The Journal story fairly reported that a significant number of students were not notified that they had earned degrees or certificates early enough to participate in the spring graduation ceremony. This was an unfortunate lapse on our part and we have put plans in motion to make sure this doesn’t happen again. This is a pilot program and we will continue to improve it.
The awesome news is that this initiative helped us to award 4,182 associate degrees and certificates to students in the spring term, which set an all-time record at CNM for graduation awards in a term.
Students who have an associate degree or certificate on their résumé, whether they’re moving on to pursue a bachelor’s degree or not, are in a stronger position to compete for a job and land a higher salary. Our No. 1 job at CNM is to help our students succeed. Making it easier for them to receive the degrees and certificates they have rightfully earned is a no-brainer for me.
Up until now, students have had to voluntarily fill out graduation application paperwork in order to officially receive the associate degrees or certificates they have completed. For quite a while at CNM, we have known that many students do not bother with the process or they are unaware of it altogether. Many of them move on to a university or have already secured a job at the end of their time at CNM. But what if unforeseen life circumstances stop them from achieving that bachelor’s degree or they get laid off from that job? They should have the associate degree or certificate diploma in hand to fall back on – they earned it.
We don’t force students to apply to pass a course. When they earn a passing grade, it automatically goes on their transcript. Should graduation be any different?
Many colleges and universities around the country are in the midst of similar efforts. Here’s a link to a story in the Community College Times about it.
One of the most pressing issues of our time, both in New Mexico and across the country, is the need for more college graduates. Our economic future, and the future of younger generations, will hinge on the success of higher education. As the leading community college in New Mexico, we must continue to lead and do our best to advance this cause.

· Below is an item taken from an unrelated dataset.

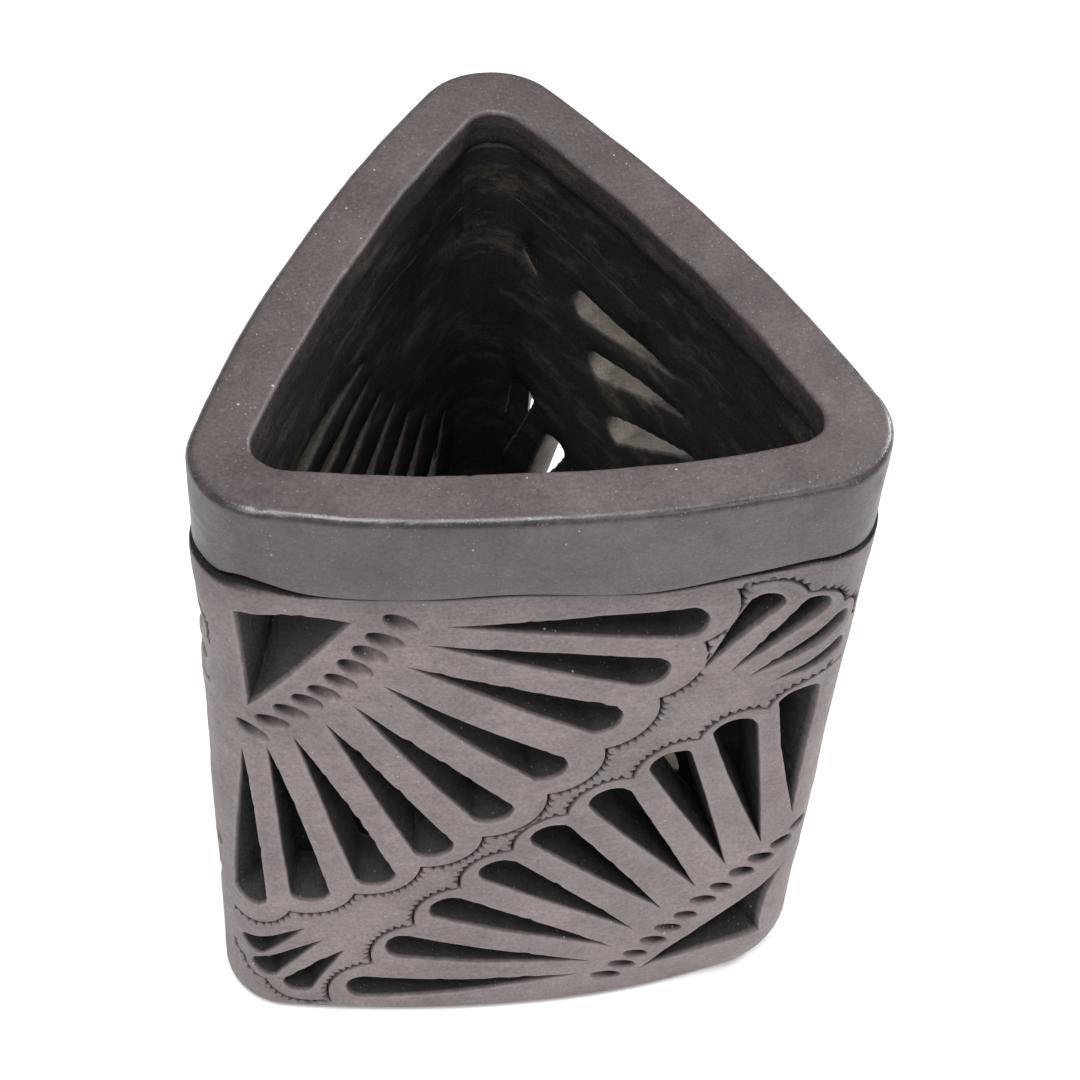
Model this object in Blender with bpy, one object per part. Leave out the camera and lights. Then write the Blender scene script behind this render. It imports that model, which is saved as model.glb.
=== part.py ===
"""Black clay pot (barro negro): a slab-built, three-sided holder with a pierced pattern on each face.

Every dimension below is in millimetres and is turned into metres once, by on_wall() and plan_curve().
The origin is the middle of the base, +Z is up and face 0 looks along -Y. A point of a face is given by
how far along the face it lies (right is positive, seen from outside), how high, and how deep in the wall.
"""

import math

import bmesh
import bpy
from mathutils import Matrix, Vector

MM = 0.001
GAP = 0.3

HEIGHT = 110.0
CORNER_SPACING = 61.2
CORNER_RADIUS = 9.4
FACES = ("front", "right", "left")
BULGES = (2.6, 2.2, 2.2)
WALL = 6.8

BAND_HEIGHT = 13.9
BAND_PROUD = 0.6
BAND_ROUND = 1.2
BASE_THICKNESS = 4.2
FOOT_ROUND = 2.0
FLOOR_COIL = 2.2
COIL_ROUND = 0.6
CORNER_COIL_FLAT = 0.9
CORNER_COIL_BELOW_RIM = 2.5

SIDE_STEPS = 6
CORNER_STEPS = 5
FOOT_STEPS = 3
CUT_MARGIN = 1.5
TOLERANCE = 0.03
SMOOTH_BELOW = math.radians(35)

THIRD_TURN = 2 * math.pi / 3
FRONT = math.radians(-90)

# A fan is a row of pierced petals: their points lie on one Bezier curve and their round ends on another.
# Each entry holds the control points of both curves, the number of petals, and the first and last half widths.
FANS = {
    "upper": (
        ((-11.6, 90.6), (-14.9, 82.2), (-28.5, 65.7), (-36.2, 63.8)),
        ((20.0, 87.3), (9.7, 64.0), (-12.4, 29.6), (-37.2, 26.4)),
        9, 3.0, 2.7,
    ),
    "lower": (
        ((9.0, 8.0), (12.6, 15.1), (25.5, 29.1), (36.6, 40.4)),
        ((-23.4, 7.0), (-9.7, 39.6), (11.4, 59.3), (33.5, 71.0)),
        9, 3.0, 2.9,
    ),
    "upper_corner": (
        ((20.3, 78.2), (29.5, 73.8)),
        ((27.9, 91.5), (35.4, 91.5), (39.0, 83.5), (38.8, 77.7)),
        4, 2.3, 1.6,
    ),
    "lower_corner": (
        ((-29.4, 22.2), (-23.9, 16.9)),
        ((-38.4, 14.5), (-38.4, 7.9), (-31.4, 5.6)),
        3, 2.2, 2.2,
    ),
}

# Two three-cornered holes: their corners, and how far the side that leaves each corner bows outwards.
TRIANGLES = (
    (((-36.2, 91.6), 0.0), ((-35.1, 73.4), 0.4), ((-22.4, 91.2), 0.9)),
    (((37.4, 27.4), 0.4), ((18.4, 7.1), -0.5), ((35.5, 10.7), -1.2)),
)

# A petal's outline, as parts of its length and of its half width, up to where its round end starts.
PETAL_FLANK = ((0.30, 0.38), (0.62, 0.74))
PETAL_END = 0.85
END_STEPS = 4

# Each clay's colour and roughness.
WALL_CLAY = ((0.118, 0.104, 0.106), 0.62)
RIM_CLAY = ((0.135, 0.120, 0.122), 0.5)
INNER_CLAY = ((0.060, 0.052, 0.053), 0.8)


def clear_scene():
    for old in list(bpy.data.objects):
        bpy.data.objects.remove(old, do_unlink=True)


def new_collection(name, render=True):
    collection = bpy.data.collections.new(name)
    collection.hide_render = not render
    bpy.context.scene.collection.children.link(collection)
    return collection


def clay(name, color, roughness):
    material = bpy.data.materials.new(name)
    material.use_nodes = True
    shader = material.node_tree.nodes["Principled BSDF"]
    shader.inputs["Base Color"].default_value = (*color, 1.0)
    shader.inputs["Roughness"].default_value = roughness
    shader.inputs["Metallic"].default_value = 0.0
    return material


# The plan: three long side arcs joined by three corner arcs, all tangent to each other.


def corner(index):
    """The centre of a corner's arc: corner k lies at the start of face k, and the apex is at +Y."""
    angle = FRONT + (index - 0.5) * THIRD_TURN
    reach = CORNER_SPACING / math.sqrt(3)
    return Vector((reach * math.cos(angle), reach * math.sin(angle)))


def side_arc(face):
    """Centre, radius at the outer skin, middle angle and half angle of a face's long arc."""
    start, end = corner(face), corner(face + 1)
    bulge = BULGES[face % len(FACES)]
    curve = (CORNER_SPACING**2 / 4 + bulge**2) / (2 * bulge)
    middle_angle = FRONT + face * THIRD_TURN
    outward = Vector((math.cos(middle_angle), math.sin(middle_angle)))
    centre = (start + end) / 2 + outward * (bulge - curve)
    half_angle = math.asin(CORNER_SPACING / 2 / curve)
    return centre, curve + CORNER_RADIUS, middle_angle, half_angle


def half_corner(index):
    """Half of the angle that a corner's arc turns through."""
    return (THIRD_TURN - side_arc(index - 1)[3] - side_arc(index)[3]) / 2


def face_reach(face, side):
    """Distance along the outer skin from a face's middle to the mitre at its start (-1) or end (+1)."""
    _, radius, _, half_angle = side_arc(face)
    end = face if side < 0 else face + 1
    return side * (radius * half_angle + CORNER_RADIUS * half_corner(end))


def plan_point(face, along, depth):
    """The point of the plan that lies this far along a face and this deep in its wall, in millimetres."""
    centre, radius, middle_angle, half_angle = side_arc(face)
    flat = radius * half_angle
    if abs(along) <= flat:
        angle = middle_angle + along / radius
    else:
        past = abs(along) - flat
        angle = middle_angle + math.copysign(half_angle + past / CORNER_RADIUS, along)
        centre = corner(face if along < 0 else face + 1)
        radius = CORNER_RADIUS
    return centre + (radius - depth) * Vector((math.cos(angle), math.sin(angle)))


def on_wall(face, along, up, depth):
    x, y = plan_point(face, along, depth)
    return Vector((x, y, up)) * MM


def stations(face, gap=0.0):
    """Places along a face where its plan is sampled, closer together round the corners."""
    start, end = face_reach(face, -1) + gap, face_reach(face, 1) - gap
    _, radius, _, half_angle = side_arc(face)
    flat = radius * half_angle
    left = [start + (-flat - start) * step / CORNER_STEPS for step in range(CORNER_STEPS)]
    middle = [-flat + 2 * flat * step / SIDE_STEPS for step in range(SIDE_STEPS + 1)]
    right = [end + (flat - end) * step / CORNER_STEPS for step in reversed(range(CORNER_STEPS))]
    return left + middle + right


def plan_loop(depth):
    """The closed outline at one depth, anticlockwise from above."""
    return [plan_point(face, along, depth) for face in range(len(FACES)) for along in stations(face)[:-1]]


# The pattern, as closed outlines on the unrolled face.


def bezier(points, t):
    points = [Vector(point) for point in points]
    while len(points) > 1:
        points = [a.lerp(b, t) for a, b in zip(points, points[1:])]
    return points[0]


def petal_outline(tip, end, half_width):
    """A teardrop: a sharp point, flanks that widen evenly, and a blunt round end."""
    axis = end - tip
    length = axis.length
    axis.normalize()
    across = Vector((-axis.y, axis.x))
    cap = PETAL_END * half_width
    side = [(part * length, width * half_width) for part, width in PETAL_FLANK]
    for step in range(END_STEPS + 1):
        angle = math.pi / 2 * (1 - step / END_STEPS)
        side.append((length - cap + cap * math.cos(angle), half_width * math.sin(angle)))
    profile = [(0.0, 0.0)] + [(x, -y) for x, y in side] + [(x, y) for x, y in reversed(side[:-1])]
    return [tip + axis * x + across * y for x, y in profile]


def fan_outlines(tips, ends, count, first_width, last_width):
    for index in range(count):
        t = index / (count - 1)
        half_width = first_width + (last_width - first_width) * t
        yield petal_outline(bezier(tips, t), bezier(ends, t), half_width)


def triangle_outline(corners):
    outline = []
    for (point, bow), (following, _) in zip(corners, corners[1:] + corners[:1]):
        start, end = Vector(point), Vector(following)
        run = (end - start).normalized()
        outline += [start, (start + end) / 2 + Vector((run.y, -run.x)) * bow]
    return outline


def hole_outlines():
    for fan in FANS.values():
        yield from fan_outlines(*fan)
    for corners in TRIANGLES:
        yield triangle_outline(corners)


# The solids.


def add_object(name, mesh, material, collection):
    mesh.name = name
    mesh.materials.clear()
    mesh.materials.append(material)
    mesh.shade_smooth()
    mesh.set_sharp_from_angle(angle=SMOOTH_BELOW)
    obj = bpy.data.objects.new(name, mesh)
    collection.objects.link(obj)
    return obj


def mesh_from(bm, name):
    bmesh.ops.recalc_face_normals(bm, faces=bm.faces)
    mesh = bpy.data.meshes.new(name)
    bm.to_mesh(mesh)
    bm.free()
    return mesh


def bend(bm, face):
    """Take a flat panel, drawn as (along, depth, up), round the pot's plan."""
    for vertex in bm.verts:
        along, depth, up = vertex.co
        vertex.co = on_wall(face, along, up, depth)


def wall_panel(face):
    """A flat slab with a rounded foot, cut into columns and bent to the plan."""
    places = stations(face, gap=GAP / 2)
    top = HEIGHT - BAND_HEIGHT - GAP / 2
    size = Vector((places[-1] - places[0], WALL, top))
    middle = Vector(((places[-1] + places[0]) / 2, WALL / 2, top / 2))
    bm = bmesh.new()
    slab = Matrix.Translation(middle) @ Matrix.Diagonal(size).to_4x4()
    bmesh.ops.create_cube(bm, size=1.0, matrix=slab)
    foot = [e for e in bm.edges if all(max(v.co.y, v.co.z) < TOLERANCE for v in e.verts)]
    bmesh.ops.bevel(bm, geom=foot, offset=FOOT_ROUND, segments=FOOT_STEPS, profile=0.5, affect="EDGES")
    for place in places[1:-1]:
        geometry = bm.verts[:] + bm.edges[:] + bm.faces[:]
        bmesh.ops.bisect_plane(bm, geom=geometry, plane_co=(place, 0, 0), plane_no=(1, 0, 0))
    bend(bm, face)
    return mesh_from(bm, f"wall_{FACES[face]}")


def hole_cutter(face):
    """All of a face's holes as prisms that run past both sides of its wall."""
    bm = bmesh.new()
    for outline in hole_outlines():
        ring = [bm.verts.new((point.x, -CUT_MARGIN, point.y)) for point in outline]
        cap = bm.faces.new(ring)
        extruded = bmesh.ops.extrude_face_region(bm, geom=[cap])["geom"]
        moved = [item for item in extruded if isinstance(item, bmesh.types.BMVert)]
        bmesh.ops.translate(bm, verts=moved, vec=(0, WALL + 2 * CUT_MARGIN, 0))
    bend(bm, face)
    bmesh.ops.triangulate(bm, faces=[f for f in bm.faces if len(f.verts) > 4])
    return mesh_from(bm, f"holes_{FACES[face]}")


def add_wall(face, material, parts, cutters):
    wall = add_object(f"wall_{FACES[face]}", wall_panel(face), material, parts)
    holes = add_object(f"holes_{FACES[face]}", hole_cutter(face), material, cutters)
    holes.hide_render = True
    holes.display_type = "WIRE"
    cut = wall.modifiers.new("holes", "BOOLEAN")
    cut.operation = "DIFFERENCE"
    cut.solver = "EXACT"
    cut.object = holes


def plan_curve(name, loops, low, high, rounding=0.0):
    """The mesh of a flat outline, extruded between two heights, with its edges rounded."""
    curve = bpy.data.curves.new(name, "CURVE")
    curve.dimensions = "2D"
    curve.fill_mode = "BOTH"
    curve.extrude = ((high - low) / 2 - rounding) * MM
    curve.bevel_depth = rounding * MM
    curve.bevel_resolution = 1
    curve.offset = -rounding * MM
    for loop in loops:
        spline = curve.splines.new("POLY")
        spline.points.add(len(loop) - 1)
        for place, point in zip(spline.points, loop):
            place.co = (point[0] * MM, point[1] * MM, 0, 1)
        spline.use_cyclic_u = True
    source = bpy.data.objects.new(name, curve)
    bpy.context.scene.collection.objects.link(source)
    graph = bpy.context.evaluated_depsgraph_get()
    mesh = bpy.data.meshes.new_from_object(source.evaluated_get(graph))
    bpy.data.objects.remove(source)
    mesh.transform(Matrix.Translation((0, 0, (low + high) / 2 * MM)))
    bm = bmesh.new()
    bm.from_mesh(mesh)
    bmesh.ops.remove_doubles(bm, verts=bm.verts, dist=TOLERANCE * MM)
    bpy.data.meshes.remove(mesh)
    return mesh_from(bm, name)


def corner_coil_outline(index):
    """A round coil pressed into a corner: it fills the corner and is flattened towards the room."""
    radius = CORNER_RADIUS - WALL - GAP
    outward = corner(index).normalized()
    facing = math.atan2(outward.y, outward.x)
    spread = math.acos(-CORNER_COIL_FLAT / radius)
    steps = 2 * CORNER_STEPS
    angles = [facing - spread + 2 * spread * step / steps for step in range(steps + 1)]
    return [corner(index) + radius * Vector((math.cos(a), math.sin(a))) for a in angles]


def add_coils(material, parts):
    """The coils pressed in to seal the joints: one round the floor, and one up each corner on top of it."""
    low = BASE_THICKNESS + GAP
    loops = [plan_loop(WALL + GAP), plan_loop(WALL + FLOOR_COIL)]
    coil = plan_curve("floor_coil", loops, low, low + FLOOR_COIL, COIL_ROUND)
    add_object("floor_coil", coil, material, parts)
    low += FLOOR_COIL + GAP
    for index, place in enumerate(("front_left", "front_right", "back")):
        name = f"corner_coil_{place}"
        coil = plan_curve(name, [corner_coil_outline(index)], low, HEIGHT - CORNER_COIL_BELOW_RIM)
        add_object(name, coil, material, parts)


def main():
    clear_scene()
    parts = new_collection("black_clay_pot")
    cutters = new_collection("cutters", render=False)
    wall_clay = clay("wall_clay", *WALL_CLAY)
    rim_clay = clay("rim_clay", *RIM_CLAY)
    inner_clay = clay("inner_clay", *INNER_CLAY)

    base = plan_curve("base_slab", [plan_loop(WALL + GAP)], 0, BASE_THICKNESS)
    add_object("base_slab", base, inner_clay, parts)
    for face in range(len(FACES)):
        add_wall(face, wall_clay, parts, cutters)

    band_loops = [plan_loop(-BAND_PROUD), plan_loop(WALL)]
    band = plan_curve("rim_band", band_loops, HEIGHT - BAND_HEIGHT + GAP / 2, HEIGHT, BAND_ROUND)
    add_object("rim_band", band, rim_clay, parts)
    add_coils(inner_clay, parts)


main()
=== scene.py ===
"""Looks of the black clay pot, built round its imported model.

Lengths are in millimetres, apart from the lights and the floor, and MM turns them into metres once. A point
of a face is given by how far along the face it lies (right is positive, seen from outside), how high, and how
deep below the outer skin.
"""

import math

import bpy
import numpy as np
from mathutils import Matrix, Vector, noise
from mathutils.geometry import delaunay_2d_cdt
from mathutils.kdtree import KDTree


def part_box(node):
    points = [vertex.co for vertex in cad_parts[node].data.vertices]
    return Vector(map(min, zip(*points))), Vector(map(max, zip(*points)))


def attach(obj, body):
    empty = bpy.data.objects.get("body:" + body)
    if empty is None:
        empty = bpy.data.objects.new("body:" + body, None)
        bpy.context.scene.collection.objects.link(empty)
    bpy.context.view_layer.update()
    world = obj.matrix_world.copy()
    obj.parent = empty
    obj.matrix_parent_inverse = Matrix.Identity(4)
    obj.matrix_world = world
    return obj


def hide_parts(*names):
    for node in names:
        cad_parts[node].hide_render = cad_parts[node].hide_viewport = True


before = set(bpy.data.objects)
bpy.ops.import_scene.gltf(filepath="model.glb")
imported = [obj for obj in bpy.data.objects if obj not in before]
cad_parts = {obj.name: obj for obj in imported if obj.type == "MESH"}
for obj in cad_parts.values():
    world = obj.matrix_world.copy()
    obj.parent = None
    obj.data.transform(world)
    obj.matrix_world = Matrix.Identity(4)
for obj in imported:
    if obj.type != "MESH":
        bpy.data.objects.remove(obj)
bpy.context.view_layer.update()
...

Before we discuss, I just want to express my great appreciation for all of the tremendous work that has been done by faculty and staff across CNM for the past several years to help more of our students graduate. Since 2008, the number of students graduating from CNM has increased 208 percent, from 2,188 in 2008-09 to 6,732 in 2012-13. Cheers to that!
So, what do you think of this new effort at CNM? Do you see any drawbacks? Or should it be full-steam ahead?